Regardless of ethnicity, children in father-absent households who receive economic support from their nonresident fathers are not significantly less likely to be enrolled in school when compared with their counterparts in two-parent households. The larger reduction of the negative effect of father absence by child support payments for Ladino boys seems consistent with the argument that the Ladino fathers have a more important economic, rather than social, role. However, it is important to note that child support payments by nonresident fathers may be associated with the quality of their relationships with their children (Nepomnyaschy 2007; Seltzer et al. 1989) and these fathers may also play supervisory and authoritative roles.

A potential factor that determines the quality of relationships between nonresident fathers and their children is the family structure history, such as whether they were born to single mothers or once-wedded parents and, in the case of the latter, the length of unions before dissolution or parental death (Sweeney 2007). A father who has been in a union with the mother of his children, especially for a longer period of time, is likely to have a stronger attachment to the children, thus maintaining closer ties with them even after the partnership with their mother has ended (Buvinic et al. 1992). Moreover, the duration of separation might also be a key determinant of a nonresident father’s involvement with his children (Carson 2008; Seltzer 1991). On the other hand, a father who has never been in a union with the mother is least likely to have any bond with his children; therefore, the consequences of father absence in the household for these children might be the severest. However, stress associated with family structure transitions and parental death might have strong, albeit temporal, adverse effects on children’s well-being (Brown 2006; Charles et al. 2002; McLanahan 1985; Sanz-de-Galdeano and Vuri 2007). Additional work needs to assess the nature and characteristics of the relationships between nonresident fathers and their children (Carson 2006; King and Sobolewski 2006), particularly addressing the potential diversity in family structures, to better identify the mechanisms by which child support payments improve the chances of school enrollment among children in father-absent households. It also needs to investigate the extent to which ethnic differences in the consequences of father absence in households are explained by those in the patterns of family structure history.

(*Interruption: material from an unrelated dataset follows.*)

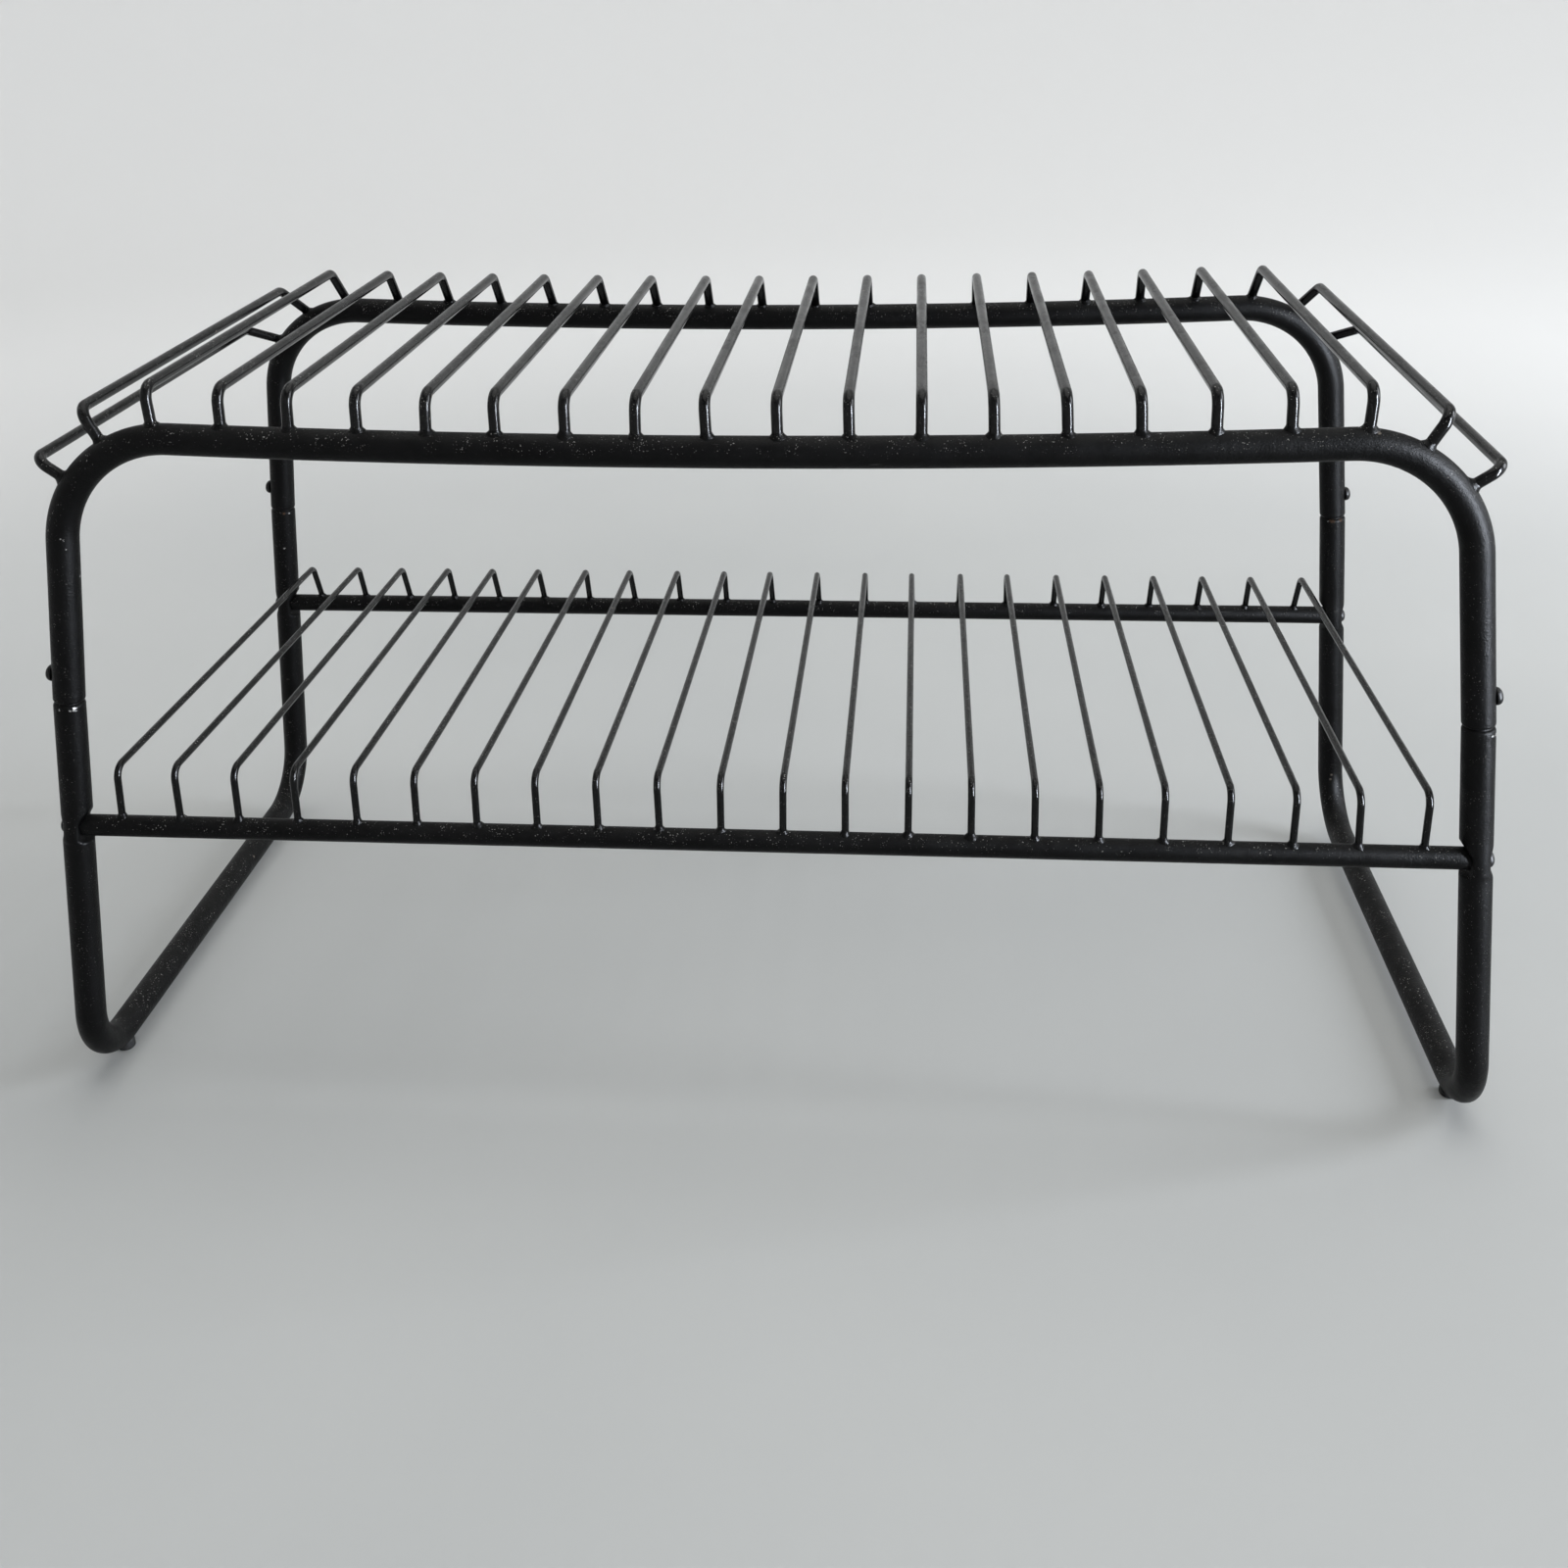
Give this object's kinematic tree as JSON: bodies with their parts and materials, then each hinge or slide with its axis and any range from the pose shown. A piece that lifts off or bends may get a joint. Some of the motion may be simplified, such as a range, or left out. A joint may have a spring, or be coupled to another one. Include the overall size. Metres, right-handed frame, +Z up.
{
  "type": "two-tier wire shelf rack",
  "caption": "Low, wide two-tier rack of black bent steel tube, with two shelves of parallel staple-shaped wires and a U-shaped side frame at each end.",
  "frame": {"origin": "on the floor at the centre of the rack's footprint", "axes": "+X to the right along the rack's length, +Y from the front of the rack to its back, +Z up"},
  "size_m": [0.905, 0.3898, 0.4846],
  "materials": {
    "frame_black": "black powder coat, satin, slightly dusty, silver wear at the joints",
    "wire_black": "black powder coat, glossier than the tubes, dust on the tops",
    "screw_black": "black plated dome head, semi-gloss",
    "foot_rubber": "matte black moulded rubber"
  },
  "bodies": {
    "root": {"front_arch": "frame_black", "back_arch": "frame_black", "left_side_frame": "frame_black", "right_side_frame": "frame_black", "front_rail": "frame_black", "back_rail": "frame_black", "upper_wire_01": "wire_black", "upper_wire_02": "wire_black", "upper_wire_03": "wire_black", "upper_wire_04": "wire_black", "upper_wire_05": "wire_black", "upper_wire_06": "wire_black", "upper_wire_07": "wire_black", "upper_wire_08": "wire_black", "upper_wire_09": "wire_black", "upper_wire_10": "wire_black", "upper_wire_11": "wire_black", "upper_wire_12": "wire_black", "upper_wire_13": "wire_black", "upper_wire_14": "wire_black", "upper_wire_15": "wire_black", "upper_wire_16": "wire_black", "upper_wire_17": "wire_black", "upper_wire_18": "wire_black", "upper_wire_19": "wire_black", "upper_wire_20": "wire_black", "upper_wire_21": "wire_black", "upper_wire_22": "wire_black", "lower_wire_01": "wire_black", "lower_wire_02": "wire_black", "lower_wire_03": "wire_black", "lower_wire_04": "wire_black", "lower_wire_05": "wire_black", "lower_wire_06": "wire_black", "lower_wire_07": "wire_black", "lower_wire_08": "wire_black", "lower_wire_09": "wire_black", "lower_wire_10": "wire_black", "lower_wire_11": "wire_black", "lower_wire_12": "wire_black", "lower_wire_13": "wire_black", "lower_wire_14": "wire_black", "lower_wire_15": "wire_black", "lower_wire_16": "wire_black", "lower_wire_17": "wire_black", "lower_wire_18": "wire_black", "lower_wire_19": "wire_black", "lower_wire_20": "wire_black", "lower_wire_21": "wire_black", "lower_wire_22": "wire_black", "leg_screw_front_left": "screw_black", "leg_screw_back_left": "screw_black", "leg_screw_front_right": "screw_black", "leg_screw_back_right": "screw_black", "foot_front_left": "foot_rubber", "foot_back_left": "foot_rubber", "foot_front_right": "foot_rubber", "foot_back_right": "foot_rubber"}
  },
  "joints": []
}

Unlike the literature in the U.S. that consistently suggests that the racial and ethnic differences in the family structure reinforce existing racial and ethnic stratification, results of this study reveal a more complex picture, showing diverse associations between ethnicity and three indicators of fathers’ involvement in their children’s lives and the differential effects of separate living arrangements from fathers on school enrollment, according to ethnicity. The lower likelihood of indigenous children living away from their fathers suggests that ethnic differences in the family structure in Guatemala are likely to alleviate than aggravate existing ethnic inequality. However, the results also demonstrate that apart from their generally lower likelihood of school enrollment as compared to Ladinos, indigenous children living away from their fathers, irrespective of sex, are more disadvantaged than fatherless Ladino children, particularly Ladina girls, when the household economic status is held constant. Furthermore, Ladino children are significantly more likely to receive economic support from their nonresident fathers than indigenous children, such support eliminates the disadvantages of Ladino male children, and they are as likely to be enrolled in school as their counterparts in two-parent households. Finally, the gender gap in school enrollment among indigenous children is greater than that among Ladinos, making indigenous girls in father-absent households the most vulnerable group of all.

The negative impact of father absence in children’s households on school enrollment established in this study provides evidence against the recent assertion that female household headship is not responsible for the intergenerational transmission of disadvantage for indigenous children in Guatemala. Further work is needed to assess other social, behavioral, and psychological measures of children’s well-being to ensure a more comprehensive understanding of the interplay between ethnicity and father absence.